• _What you will do_
Copy exactly the lines of the records below, and only those lines, beginning with the line that contains "Turn this picture" and ending with the line that contains "import Module from".

• _Dataset records_
▬▬▬▬▬▬▬▬▬▬

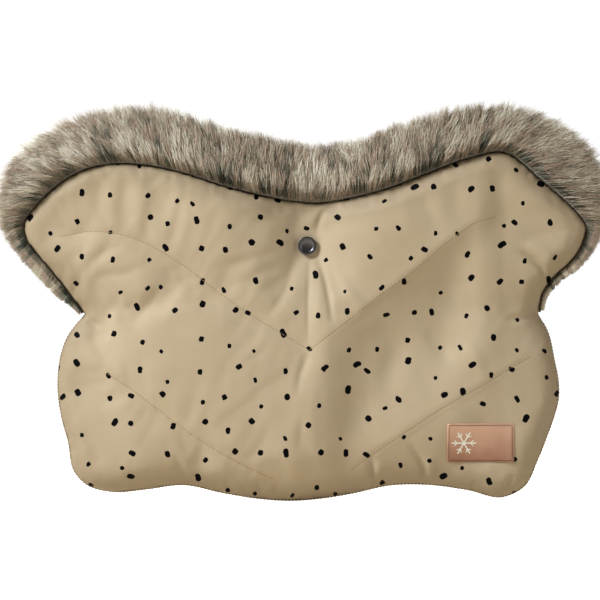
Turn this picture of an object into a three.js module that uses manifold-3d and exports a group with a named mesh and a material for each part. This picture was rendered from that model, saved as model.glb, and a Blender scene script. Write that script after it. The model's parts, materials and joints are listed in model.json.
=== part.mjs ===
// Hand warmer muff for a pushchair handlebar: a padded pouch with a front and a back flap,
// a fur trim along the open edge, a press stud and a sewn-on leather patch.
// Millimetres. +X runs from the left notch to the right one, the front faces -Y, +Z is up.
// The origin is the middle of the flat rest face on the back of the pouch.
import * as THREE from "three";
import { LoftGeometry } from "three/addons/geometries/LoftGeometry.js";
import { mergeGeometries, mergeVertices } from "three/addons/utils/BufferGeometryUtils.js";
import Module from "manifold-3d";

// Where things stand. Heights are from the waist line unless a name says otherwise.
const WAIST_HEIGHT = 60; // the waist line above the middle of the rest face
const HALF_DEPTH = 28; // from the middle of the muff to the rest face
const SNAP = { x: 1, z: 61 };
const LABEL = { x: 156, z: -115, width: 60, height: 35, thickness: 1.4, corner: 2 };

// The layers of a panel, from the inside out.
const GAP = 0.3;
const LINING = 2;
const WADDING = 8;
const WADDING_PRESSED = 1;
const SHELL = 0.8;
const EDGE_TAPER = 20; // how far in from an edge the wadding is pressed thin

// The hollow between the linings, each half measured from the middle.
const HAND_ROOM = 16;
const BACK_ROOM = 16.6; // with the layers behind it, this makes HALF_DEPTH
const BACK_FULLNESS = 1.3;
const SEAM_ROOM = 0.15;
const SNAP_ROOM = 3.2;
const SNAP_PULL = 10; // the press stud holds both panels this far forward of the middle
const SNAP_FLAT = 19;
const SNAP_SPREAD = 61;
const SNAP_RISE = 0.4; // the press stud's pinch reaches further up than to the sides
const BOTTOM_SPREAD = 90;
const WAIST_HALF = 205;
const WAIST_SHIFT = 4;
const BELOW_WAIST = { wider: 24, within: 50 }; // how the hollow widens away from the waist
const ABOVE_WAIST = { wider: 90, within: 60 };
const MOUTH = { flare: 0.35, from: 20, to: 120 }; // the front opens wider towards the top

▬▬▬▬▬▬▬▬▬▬

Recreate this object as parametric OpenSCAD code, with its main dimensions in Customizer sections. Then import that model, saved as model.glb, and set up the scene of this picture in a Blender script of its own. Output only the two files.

▬▬▬▬▬▬▬▬▬▬

• _Answer below_
Turn this picture of an object into a three.js module that uses manifold-3d and exports a group with a named mesh and a material for each part. This picture was rendered from that model, saved as model.glb, and a Blender scene script. Write that script after it. The model's parts, materials and joints are listed in model.json.
=== part.mjs ===
// Hand warmer muff for a pushchair handlebar: a padded pouch with a front and a back flap,
// a fur trim along the open edge, a press stud and a sewn-on leather patch.
// Millimetres. +X runs from the left notch to the right one, the front faces -Y, +Z is up.
// The origin is the middle of the flat rest face on the back of the pouch.
import * as THREE from "three";
import { LoftGeometry } from "three/addons/geometries/LoftGeometry.js";
import { mergeGeometries, mergeVertices } from "three/addons/utils/BufferGeometryUtils.js";
import Module from "manifold-3d";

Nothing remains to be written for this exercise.